PLA shrinks as it cools. A hot bed (65–70°C) can cause warping at corners. Keep bed at 50–60°C for large flat parts. Small prints tolerate 60°C fine.
Cooling fan: why it matters
PLA needs cooling to crystallize properly and maintain detail. P1S fans are powerful; set cooling to 30–50% from the start. Increase to 60% if you see layer lines. Only reduce cooling for large unsupported overhangs.
Pressure advance for PLA
Set PA = 0.05 as default. If walls look "fuzzy" (slight ringing), increase to 0.08. If extrusion stutters, reduce to 0.03. Test on a single-wall calibration print.
First layer speed
P1S has auto-leveling, so first layer can run at full speed (150 mm/s). But if adhesion is poor, reduce first layer to 100 mm/s to give nozzle more pressure time.
FAQ
Should I use Bambu PLA or third-party PLA?
Bambu PLA is tested on P1S and prints beautifully. Third-party PLA (Prusament, MatterHackers, etc.) is also good but may need ±5°C temperature adjustment. Try Bambu first; third-party works fine once you dial in temps.
Why does dark PLA need hotter nozzle temperature?
Dark pigments (carbon black) absorb heat, making the plastic less fluid. Compensate with 5–10°C higher nozzle temp. Light colors cool faster and need lower temps.
Can I print PLA on a cold bed (no heated bed)?
No, but P1S has a heated bed. If printing another material on another printer without heated bed, PLA can work at room temp in warm climates. P1S always uses 50–60°C.
How long should PLA prints actually take?
Slicer estimates are 10–15% optimistic.
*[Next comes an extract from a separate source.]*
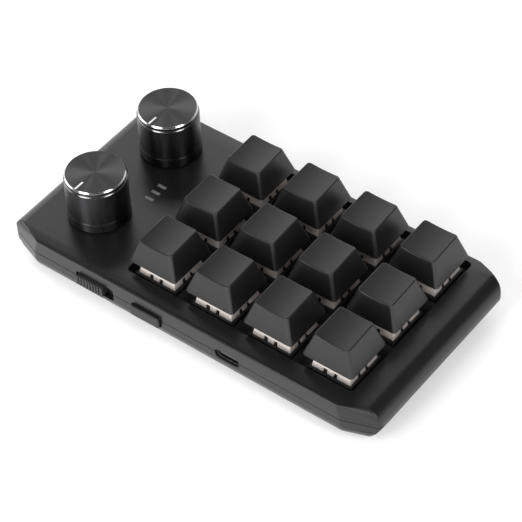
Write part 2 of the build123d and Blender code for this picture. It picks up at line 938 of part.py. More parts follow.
def make_button_cap():
    front = port_wall - control_protrusion
    flange_front = port_wall_inside + flange_gap
    cap = side_rounded_block(
        button_length, button_height, button_edge_radius, front, flange_front, button_x, button_z
    )
    cap = chamfer(cap.faces().sort_by(Axis.Y)[0].edges(), button_edge_bevel)
    flange_length = button_length + 2 * (button_gap + button_flange_side)
    flange_height = button_height + 2 * (button_gap + button_flange_lip)
    return cap + side_block(
        flange_length, flange_height, flange_front, flange_front + flange_thickness, button_x, button_z
    )


def make_button_plunger():
    z = board_top + button_switch_height / 2
    back = plunger_front() + plunger_depth
    return side_block(plunger_length, plunger_height, plunger_front(), back, button_x, z)


def make_button_switch():
    z = board_top + button_switch_height / 2
    front = port_wall + board_port_setback
    back = front + button_switch_depth
    body = side_block(button_switch_length, button_switch_height, front, back, button_x, z)
    body -= side_block(
        plunger_length + plunger_gap,
        plunger_height + plunger_gap,
        front,
        plunger_front() + plunger_depth + button_travel + plunger_gap,
        button_x,
        z,
    )
    return body


# USB-C receptacle: stamped shell with the tongue in it
def usb_corner_radius():
    return (usb_height - usb_side_flat) / 2


def make_usb():
    z = board_top + usb_height / 2
    front = port_wall + usb_setback
    back = front + usb_depth
    shell = side_rounded_block(usb_width, usb_height, usb_corner_radius(), front, back, usb_x, z)
    inner_width = usb_width - 2 * usb_shell
    inner_height = usb_height - 2 * usb_shell
    inner_radius = usb_corner_radius() - usb_shell
    shell -= side_rounded_block(
        inner_width, inner_height, inner_radius, front, back - usb_shell, usb_x, z
    )
    tongue = side_block(tongue_width, tongue_thickness, front + usb_shell, back, usb_x, z)
    return shell + tongue


# Battery on its foam tape
def battery_low():
    return floor_top + tape_thickness


def make_battery():
    cell = block(
        battery_length, battery_width, battery_low(), battery_low() + battery_height, battery_x, battery_y
    )
    return fillet(cell.edges().filter_by(Axis.Y), battery_edge_radius)


def make_battery_tape():
    return block(tape_length, tape_width, floor_top, battery_low(), battery_x, battery_y)


# Screws from below and rubber feet
def make_screw():
    seat = case_bottom + head_recess_depth
    head_low = seat - screw_head_height
    screw = post(screw_head_radius, head_low, seat)
    return screw + many_sided_post(screw_radius, seat, seat + screw_length)


def make_foot():
    foot = post(foot_radius, 0, case_bottom + foot_seat_depth)
    return chamfer(foot.edges().group_by(Axis.Z)[0], foot_bevel)


def placed(piece, places):
    return [Pos(x, y, 0) * piece for x, y in places]


def save(node, pieces):
    shape = Compound(children=list(pieces)) if isinstance(pieces, list) else pieces
    export_step(shape, f"parts/{node}.step")


os.makedirs("parts", exist_ok=True)

save("top_case", make_top_case())
save("bottom_case", make_bottom_case())

keycap = make_keycap()
stem = make_stem()
for number, (x, y) in enumerate(key_places(), start=1):
    save(f"keycap_{number:02d}", Pos(x, y, 0) * keycap)
    save(f"switch_stem_{number:02d}", Pos(x, y, 0) * stem)
save("switch_springs", placed(make_spring(), key_places()))
save("switch_bases", placed(make_switch_base(), key_places()))
save("switch_tops", placed(make_switch_top(), key_places()))
save("switch_contacts", [Pos(x, y, 0) * leaf for x, y in key_places() for leaf in make_contacts()])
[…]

Add 15% to slicer time for realism. Example: slicer says 2 hours, expect 2 hours 18 minutes. See slicer accuracy guide for why.
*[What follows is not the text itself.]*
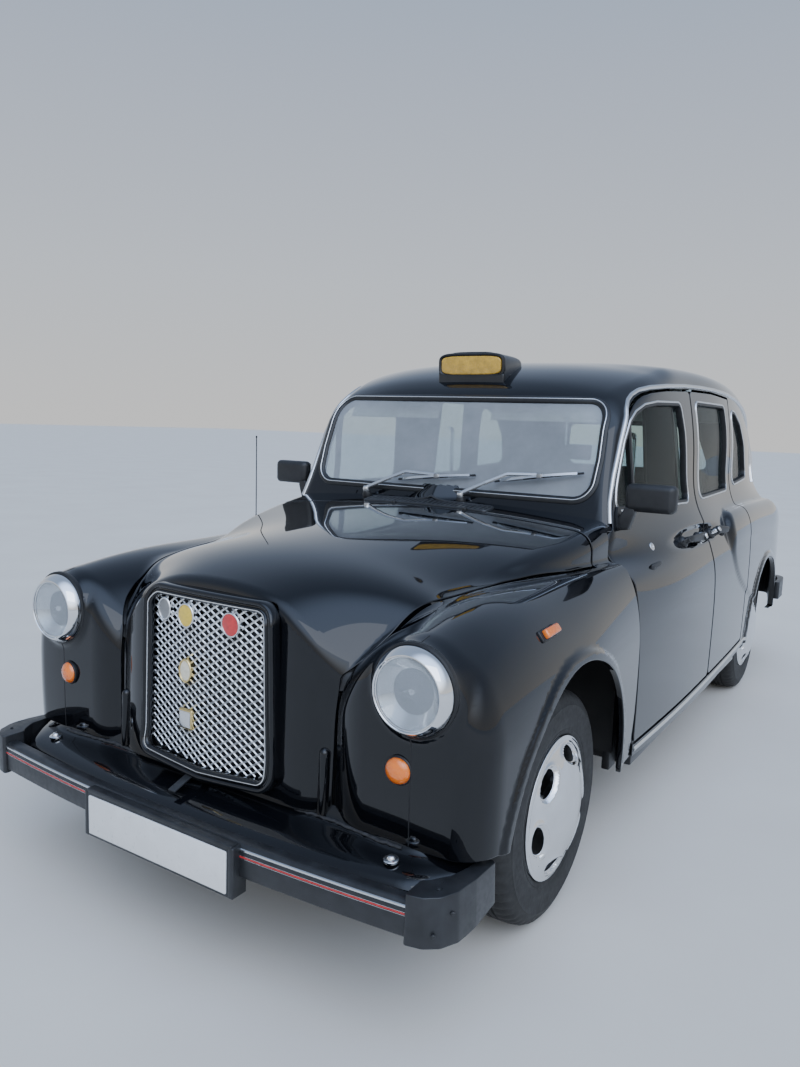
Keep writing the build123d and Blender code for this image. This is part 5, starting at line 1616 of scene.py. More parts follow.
sill = Build("bright", "plastic")
st = np.arange(606, 2372, 18.0)
fpts = on_side(cabin_field, np.stack([st, np.interp(st, [600, 2300], [334, 388])], 1))
nn = normals_of(cabin_field, fpts)
for k in (1, -1):
    p, n = fpts * np.array([k, 1, 1]), nn * np.array([k, 1, 1])
    sill.add(sweep(p, n, [(-9, -3), (-9, 1.5), (-5, 4.5), (0, 5.5), (5, 4.5), (9, 1.5), (9, -3)]), 0)
sill.make("sill_mouldings", "body", (), "chrome", 45)

# ------------------------------------------------------------------ windows


def ring(field, pts, radius, plane, step=14):
    line = round_path(pts, radius, step)
    p = {"side": on_side, "front": on_front, "rear": on_rear}[plane](field, line)
    return p, normals_of(field, p)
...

Can I go faster than 200 mm/s on P1S with PLA?
Technically yes (some users push 220+ mm/s), but you'll lose quality fast. P1S can handle it mechanically, but extrusion consistency drops. Balanced speed is 150–180 mm/s for most users. Only push higher if speed trumps quality.
Is PLA environmentally friendly?
PLA is compostable in industrial facilities (not home compost). It's plant-based (corn starch), which is nice, but industrial composting is still rare. For sustainability, reuse/recycle prints or use recycled PLA filament (Prusament makes this).